J'ai mis dans la première partie du curcuma et du paprika mélangés à plusieurs barrinettes qui me restaient du défi (3 des vôtres et 5 des miennes).
A la seconde partie, j'ai ajouté de l'argile verte, de la spiruline et de la stévia.
Pour renforcer l'odeur des barres, en souvenir de mon fiancé, j'ai fait un petit mélange "érotisant" d'après Jean-Charles Sommerard :
Pamplemousse 30, Santal blanc 15, Ylang Ylang 10, Canelle écorce 1, Jasmin 3.
L'odeur de la soude s'est estompée et l'odeur de l'autruche aussi, pour laisser la place à un parfum agréable.
Je voulais essayer de faire comme Venezia (savon cacao-patchouli) un rond de couleur différente au milieu.

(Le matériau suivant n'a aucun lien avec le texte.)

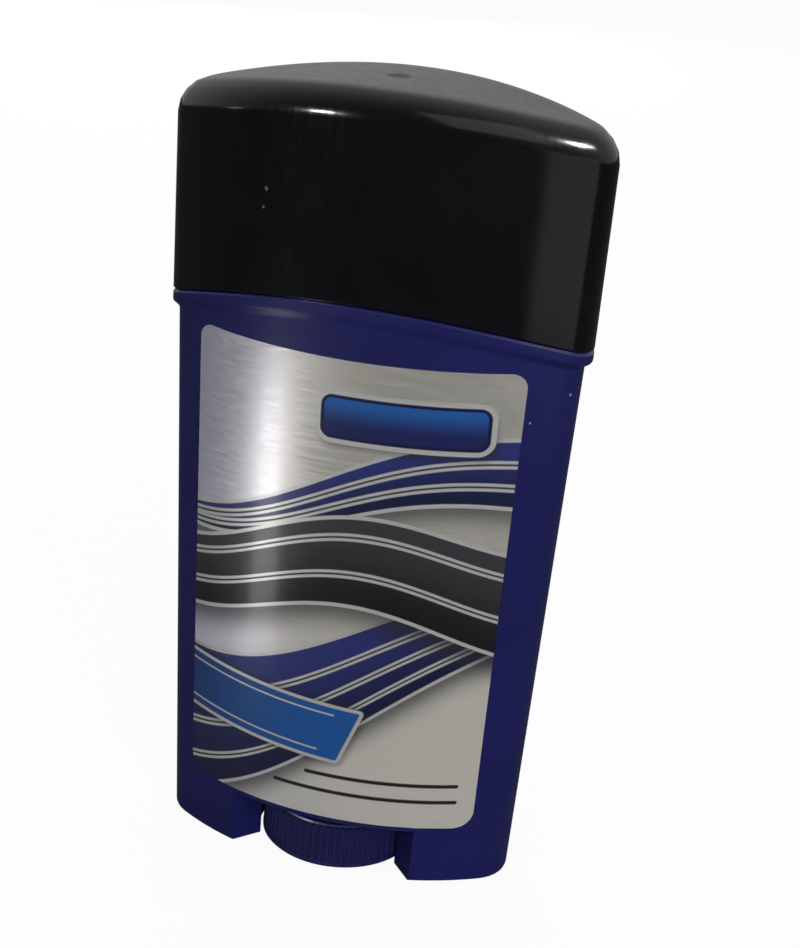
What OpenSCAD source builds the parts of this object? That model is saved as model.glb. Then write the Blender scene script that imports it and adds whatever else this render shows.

Mais la pâte, que j'avais continué à tourner à la cuillère dans les deux plats (ça sert d'avoir deux mains) et qui était au stade de la trace normale, restait encore trop liquide. J'ai obtenu un superbe marbré pêche-vert très pâle, avec des dessins que je n'aurais jamais espérés même dans mes rêves les plus fous.J'ai versé alternativement les deux couleurs, sans touiller pantoute (une synthèse d'expressions Sud-Ouest/Québec).
Après un épisode de démoulage assez épique, probablement dû à l'eau ajoutée dans l'argile, j'ai pu le découper au bout d'une semaine.
Je suis contente.
Il mousse bien, une mousse très très crémeuse. Pour les autres propriétés, il faudra attendre encore un peu.